In growing numbers, couples disagree with the notion that a prenuptual agreement taints their marriage with suspicion or the expectation of divorce. In fact, they claim, it puts the marriage on a firm footing, and the discussion it requires strengthens their trust in one another. They find nothing unromantic about planning their lives together, especially when their assets are complicated. Further, they say, a prenuptial agreement is simply a good way to anticipate and resolve issues that could cause problems for their marriage later on.

Prenuptial agreements are most commonly used to prearrange financial matters and protect future inheritances. But they can also be used to specify rights and privileges within a marriage, or they can provide for the division of property and custody of children if a couple divorces. You may also accomplish the same goals by making a post-marital agreement, but these agreements are less common than those made before marriage.

Do you need a prenuptial agreement? The answer is probably not if you are both young, have not accumulated any real assets and are not likely to inherit a sizeable amount of money or property. In this case, state laws that establish how property is divided in marriage may fit your needs, and no other contract would ever be necessary.

If, however, you are coming into marriage with considerable assets, including stocks, real estate, other investments, cars, jewelry, art or right of inheritance, you should consider a prenuptial agreement, regardless of your age or previous marital status.

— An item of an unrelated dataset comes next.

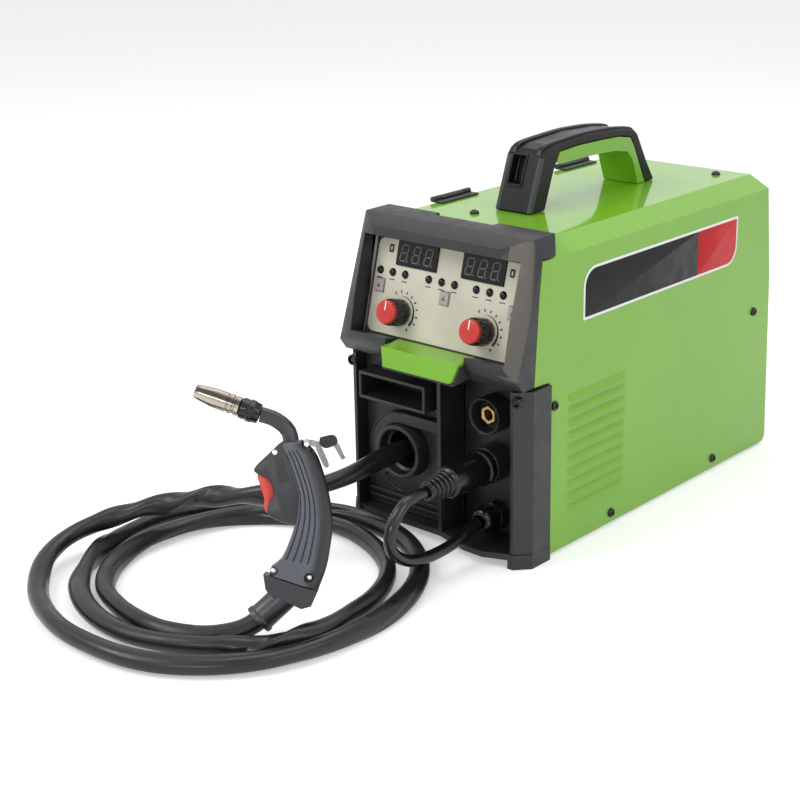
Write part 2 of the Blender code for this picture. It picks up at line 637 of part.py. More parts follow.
def make_fan(shop):
    frame = box(FAN + Vector((-40, -13, -40)), FAN + Vector((40, 12, 40)))
    housing = shop.part("fan_frame", frame, "black_plastic")
    shop.cut(housing, rod(FAN + Vector((0, -30, 0)), FAN + Vector((0, 30, 0)), 37.5), "bore")
    shop.join(housing, rod(FAN + Vector((0, -13, 0)), FAN + Vector((0, -10, 0)), 15.0), "mount")
    bars = [box(FAN + Vector((-39, -13, -1.5)), FAN + Vector((39, -10, 1.5))),
            box(FAN + Vector((-1.5, -13, -39)), FAN + Vector((1.5, -10, 39)))]
    for number, bar in enumerate(bars):
        shop.join(housing, bar, f"bar_{number}")
    rotor = shop.part("fan_rotor", rod(FAN + Vector((0, -9.6, 0)), FAN + Vector((0, 9, 0)), 16.0),
                      "black_plastic", pivot=FAN)
    blade = []
    for number in range(7):
        shape = box((12, -7, -0.8), (35.5, 7, 0.8))
        turn = Matrix.Rotation(math.tau * number / 7, 4, "Y")
        tilt = Matrix.Rotation(math.radians(38), 4, "X")
        blade.append(moved(shape, Matrix.Translation(FAN) @ turn @ tilt))
    for number, shape in enumerate(blade):
        shop.join(rotor, shape, f"blade_{number}")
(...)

To get started, talk to one another about what you want to include: assets, children from an earlier marriage, inheritances and so on, and decide what agreements you might want to make with one another. Then, consult an attorney for advice. Incorporate your agreements into a written contract drawn up by one or preferably both of your attorneys. Make sure you both believe the agreements are fair and equitable before you sign anything. In the contract, specify a date or time frame for reviewing and, if needed, revising theagreement — every two to five years, for example.